新型コロナウイルス感染症の法律上の取り扱いが、5月8日から変わりました。

これに伴い、新型コロナに関する情報も、これまでのような密度では公開されなくなります。

例えば、これまでは新しく発生した検査の陽性者は、全員を把握していました。

しかし、今後は、特定の病院を定点として見張る形になります。

つまり、今後は新型コロナの新しい患者がどれぐらい発生したのかという具体的な数字は出てきません。

では、今の時点で、新型コロナは、どのような状況にあるのでしょうか。

5月8日に公開された、東京都の資料をもとに紹介します。

前の週から20%も患者が増えた

東京都の新規の陽性者数は「1,621人」で、前の週よりも「19.6%」増えています。

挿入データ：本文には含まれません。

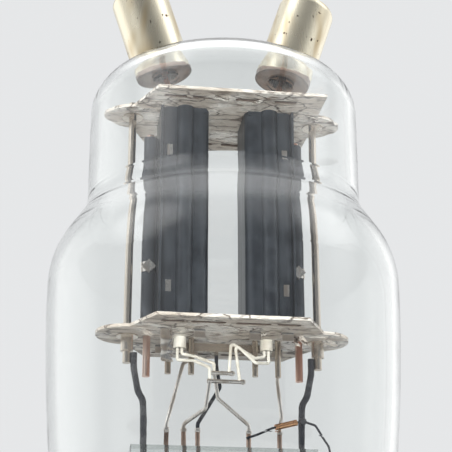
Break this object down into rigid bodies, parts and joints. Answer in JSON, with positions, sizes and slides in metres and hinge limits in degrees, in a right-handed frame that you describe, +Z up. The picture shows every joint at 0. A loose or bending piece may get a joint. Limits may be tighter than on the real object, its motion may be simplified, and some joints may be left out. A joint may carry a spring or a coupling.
{
  "type": "twin triode tube",
  "caption": "Twin triode vacuum tube: shouldered clear glass bulb, anode caps leaning outwards on the dome, dark anodes side by side between mica plates, moulded pin base.",
  "frame": {"origin": "centre of the pin circle in the plane of the pin tips", "axes": "+Z up along the tube axis to the dome, the triodes side by side along X, -Y the front, between the two thick heater pins"},
  "size_m": [0.038, 0.038, 0.1076],
  "materials": {
    "moulded_plastic": "dark brown moulded resin, semi gloss",
    "pin_metal": "nickel plated brass, dull",
    "cap_metal": "plated brass, pale and slightly tarnished",
    "bulb_glass": "clear, smooth",
    "stem_glass": "clear lead glass, pressed",
    "base_cement": "dull tan cement",
    "cap_cement": "dull red brown cement",
    "solder": "dull tin",
    "mica": "cream translucent sheet, satin",
    "anode_carbon": "carbonised nickel, matte dark",
    "copper_rod": "pinkish copper plating, satin",
    "bright_nickel": "bright drawn nickel",
    "dull_nickel": "dull drawn nickel",
    "dark_metal": "oxidised, dark and dull",
    "white_coating": "fine white oxide coating",
    "copper_sleeve": "bright copper",
    "stem_metal": "oxidised wire, brown"
  },
  "bodies": {
    "root": {"base_shell": "moulded_plastic", "base_cement": "base_cement", "base_pin_1": "pin_metal", "base_pin_2": "pin_metal", "base_pin_3": "pin_metal", "base_pin_4": "pin_metal", "base_pin_5": "pin_metal", "base_pin_6": "pin_metal", "base_pin_7": "pin_metal", "glass_bulb": "bulb_glass", "glass_stem": "stem_glass", "exhaust_tube": "stem_glass", "anode_cap_left": "cap_metal", "anode_cap_right": "cap_metal", "cap_cement_left": "cap_cement", "cap_cement_right": "cap_cement", "cap_solder_left": "solder", "cap_solder_right": "solder", "anode_lead_left": "copper_rod", "anode_lead_right": "copper_rod", "mica_upper": "mica", "mica_lower": "mica", "eyelet_upper_left": "dull_nickel", "eyelet_upper_right": "dull_nickel", "eyelet_lower_left": "dull_nickel", "eyelet_lower_right": "dull_nickel", "anode_left": "anode_carbon", "anode_right": "anode_carbon", "anode_rod_left": "copper_rod", "anode_rod_right": "copper_rod", "anode_clips": "bright_nickel", "grid_left": "dull_nickel", "grid_right": "dull_nickel", "cathode_left": "white_coating", "cathode_right": "white_coating", "heater_left": "white_coating", "heater_right": "white_coating", "cathode_strap": "dark_metal", "cathode_lead": "dark_metal", "grid_lead_left": "bright_nickel", "grid_lead_right": "bright_nickel", "heater_bar_upper": "bright_nickel", "heater_bar_lower": "bright_nickel", "heater_lead_upper": "bright_nickel", "heater_lead_lower": "bright_nickel", "support_rod_left": "dull_nickel", "support_rod_right": "dull_nickel", "support_wire_left": "dark_metal", "support_wire_right": "dark_metal", "bond_wire": "dark_metal", "bond_sleeve": "copper_sleeve", "stem_wire_1": "stem_metal", "stem_wire_3": "stem_metal", "stem_wire_4": "stem_metal", "stem_wire_5": "stem_metal", "stem_wire_7": "stem_metal"}
  },
  "joints": []
}
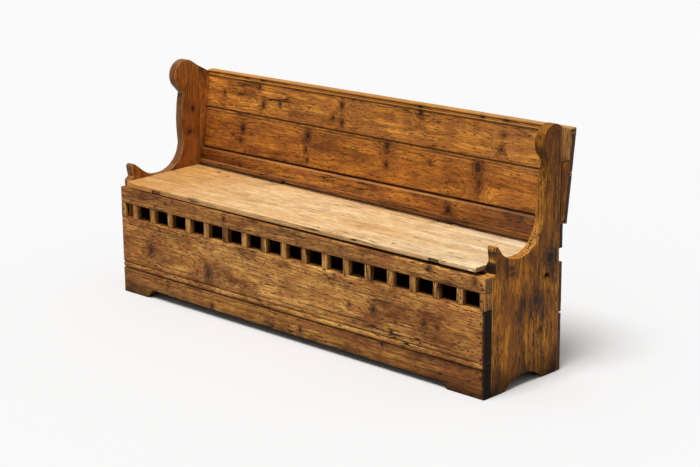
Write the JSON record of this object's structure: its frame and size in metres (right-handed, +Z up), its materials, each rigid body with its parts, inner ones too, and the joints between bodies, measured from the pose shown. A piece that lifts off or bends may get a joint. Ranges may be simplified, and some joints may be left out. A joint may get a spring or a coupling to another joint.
{
  "type": "settle bench",
  "caption": "Old boarded pine settle with a raking board back, shaped scroll ends, a moulded cap and a box seat that lifts on hinges above a row of short balusters.",
  "frame": {"origin": "on the floor, under the middle of the whole bench", "axes": "+X along the bench, to the right as seen from the front, +Y towards the back, +Z up"},
  "size_m": [1.85, 0.476, 0.8935],
  "materials": {
    "old_pine": "waxed, worn and dark in the joints",
    "seat_pine": "scrubbed pale, satin from wear",
    "old_iron": "dark oxide, rusty in places"
  },
  "bodies": {
    "case": {"back_board_1": "old_pine", "back_board_2": "old_pine", "back_board_3": "old_pine", "back_board_4": "old_pine", "back_board_5": "old_pine", "back_cap_moulding": "old_pine", "back_foot_moulding": "old_pine", "back_nails": "old_iron", "baluster_01": "old_pine", "baluster_02": "old_pine", "baluster_03": "old_pine", "baluster_04": "old_pine", "baluster_05": "old_pine", "baluster_06": "old_pine", "baluster_07": "old_pine", "baluster_08": "old_pine", "baluster_09": "old_pine", "baluster_10": "old_pine", "baluster_11": "old_pine", "baluster_12": "old_pine", "baluster_13": "old_pine", "baluster_14": "old_pine", "baluster_15": "old_pine", "baluster_16": "old_pine", "baluster_17": "old_pine", "end_board_left": "old_pine", "end_board_right": "old_pine", "end_strip_left": "old_pine", "end_strip_right_lower": "old_pine", "end_strip_right_upper": "old_pine", "floor_board_1": "old_pine", "floor_board_2": "old_pine", "floor_board_3": "old_pine", "floor_cleat_left": "old_pine", "floor_cleat_right": "old_pine", "floor_cross_bearer": "old_pine", "front_board": "old_pine", "front_end_post_left": "old_pine", "front_end_post_right": "old_pine", "front_nails": "old_iron", "front_top_rail": "old_pine", "hinge_pin_left": "old_iron", "hinge_pin_right": "old_iron", "hinge_rail_leaf_left": "old_iron", "hinge_rail_leaf_right": "old_iron", "hinge_screws_rail": "old_iron", "plinth_board": "old_pine", "rear_seat_rail": "old_pine", "seat_bearer_left": "old_pine", "seat_bearer_right": "old_pine"},
    "seat_lid": {"hinge_screws_seat": "old_iron", "hinge_seat_leaf_left": "old_iron", "hinge_seat_leaf_right": "old_iron", "seat_batten_left": "old_pine", "seat_batten_right": "old_pine", "seat_board": "seat_pine"}
  },
  "joints": [
    {"name": "seat_hinge", "type": "hinge", "parent": "case", "child": "seat_lid", "pos_m": [0, 0.1345, 0.45499], "axis": [-1, 0, 0.0096], "range_deg": [0, 100]}
  ]
}
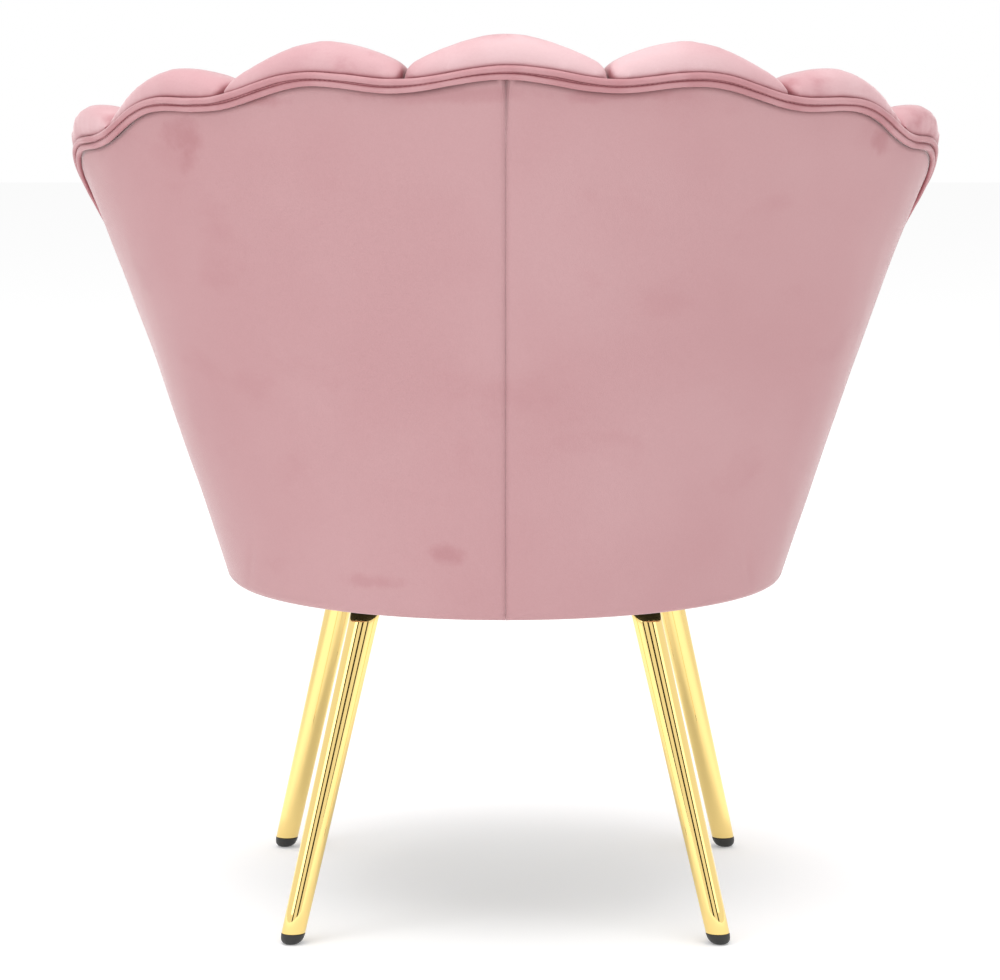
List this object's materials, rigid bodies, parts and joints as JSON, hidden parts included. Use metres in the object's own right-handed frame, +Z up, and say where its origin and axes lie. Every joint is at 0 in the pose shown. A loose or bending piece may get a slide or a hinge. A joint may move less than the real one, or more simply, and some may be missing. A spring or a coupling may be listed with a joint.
{
  "type": "scallop back chair",
  "caption": "Low tub armchair with a flared round shell, scalloped channel-padded back and wings, double welt along the waved rim, crowned seat, and splayed tapered metal legs with dark feet",
  "frame": {"origin": "on the floor under the middle of the chair's overall box", "axes": "+Z up, -Y the way a sitter faces, so the back is at +Y; +X is the sitter's left"},
  "size_m": [0.7554, 0.6624, 0.7809],
  "materials": {
    "gold_tube": "mirror-polished gold-coloured plating",
    "black_cap": "moulded black plastic",
    "plug_wood": "turned beech",
    "zinc_steel": "zinc-plated",
    "frame_wood": "sawn softwood",
    "plywood": "birch plywood",
    "hardboard": "hardboard",
    "wadding": "polyester wadding",
    "pad_velvet": "short pink velvet over foam",
    "cover_velvet": "short pink velvet",
    "seat_velvet": "short pink velvet",
    "welt_velvet": "velvet-covered piping cord",
    "foam": "cut upholstery foam",
    "webbing": "elastic upholstery webbing",
    "lining": "black non-woven lining"
  },
  "bodies": {
    "root": {"back_rib_1": "frame_wood", "back_rib_2": "frame_wood", "back_rib_3": "frame_wood", "back_rib_4": "frame_wood", "back_rib_5": "frame_wood", "back_rib_6": "frame_wood", "back_rib_7": "frame_wood", "back_rib_8": "frame_wood", "back_wadding": "wadding", "base_ring": "plywood", "base_screws": "zinc_steel", "channel_pad_centre": "pad_velvet", "channel_pad_left_inner": "pad_velvet", "channel_pad_left_middle": "pad_velvet", "channel_pad_left_outer": "pad_velvet", "channel_pad_right_inner": "pad_velvet", "channel_pad_right_middle": "pad_velvet", "channel_pad_right_outer": "pad_velvet", "dust_cover": "lining", "foot_cap_front_left": "black_cap", "foot_cap_front_right": "black_cap", "foot_cap_rear_left": "black_cap", "foot_cap_rear_right": "black_cap", "front_band_cover": "cover_velvet", "front_board": "hardboard", "front_post_1": "frame_wood", "front_post_2": "frame_wood", "front_post_3": "frame_wood", "front_wadding": "wadding", "inner_board": "hardboard", "leg_block_front_left": "frame_wood", "leg_block_front_right": "frame_wood", "leg_block_rear_left": "frame_wood", "leg_block_rear_right": "frame_wood", "leg_plug_front_left": "plug_wood", "leg_plug_front_right": "plug_wood", "leg_plug_rear_left": "plug_wood", "leg_plug_rear_right": "plug_wood", "leg_studs": "zinc_steel", "leg_tube_front_left": "gold_tube", "leg_tube_front_right": "gold_tube", "leg_tube_rear_left": "gold_tube", "leg_tube_rear_right": "gold_tube", "outer_board": "hardboard", "outer_cover_left": "cover_velvet", "outer_cover_right": "cover_velvet", "rim_hoop": "plywood", "seat_cover": "seat_velvet", "seat_foam": "foam", "seat_ring": "plywood", "tee_nuts": "zinc_steel", "webbing_across": "webbing", "webbing_lengthwise": "webbing", "welt_cord_lower": "welt_velvet", "welt_cord_upper": "welt_velvet"}
  },
  "joints": []
}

以前の流行期に比べれば、新規の陽性者は少ないのですが、まったく勢いが無くなったわけではありません。

まだまだ、油断できない状態であることが分かります。

出典:東京都

入院患者も増えている

入院患者は「767人」で、前の週よりも126人増えています。

ただし、酸素投与が必要な患者は「82人」で、3人減っています。

出典:東京都

現在は「注意」の段階

東京都では、これらのデータをもとにして、「感染状況」と「医療提供体制」を4段階で評価しています。

現在の評価は、どちらも4段階の下から2番目で、「注意が必要である」と判断されています。

出典:東京都

流行の中心は「XBB系統」になった

ウイルスの状況を見てみましょう。

現在の流行は、ほぼすべてが「オミクロン株」です。

その中で、4月以降は「XBB系統」と呼ばれる亜系統が中心となっています。

XBB系統は、それ以前のオミクロン株よりも感染が広がりやすい上に、ワクチンなどの免疫から逃れる能力が高いとされています。

新型コロナウイルスは、新しい亜系統の登場が続いており、ワクチンの進化が続いている状況です。

出典:東京都

「夏」が来たら警戒が必要

現在の新型コロナの状況を一言で言えば、「落ち着いてはいるが、目が離せない状況」と言えるでしょう。

では、いつ頃から流行を意識して警戒すれば良いのでしょうか。

ここ数年の状況を見ると、「夏」と「冬」に大きな流行が起きていることが分かります。

「夏」と「冬」は人の移動が増える時期であり、それが流行を招いているのでしょう。

厚労省の資料でも、「夏や冬に一定の感染拡大が生じることを想定して準備する」としています。

今年も、7月に入ったら大きな流行が始まる可能性が高いと考えて、警戒することをおすすめします。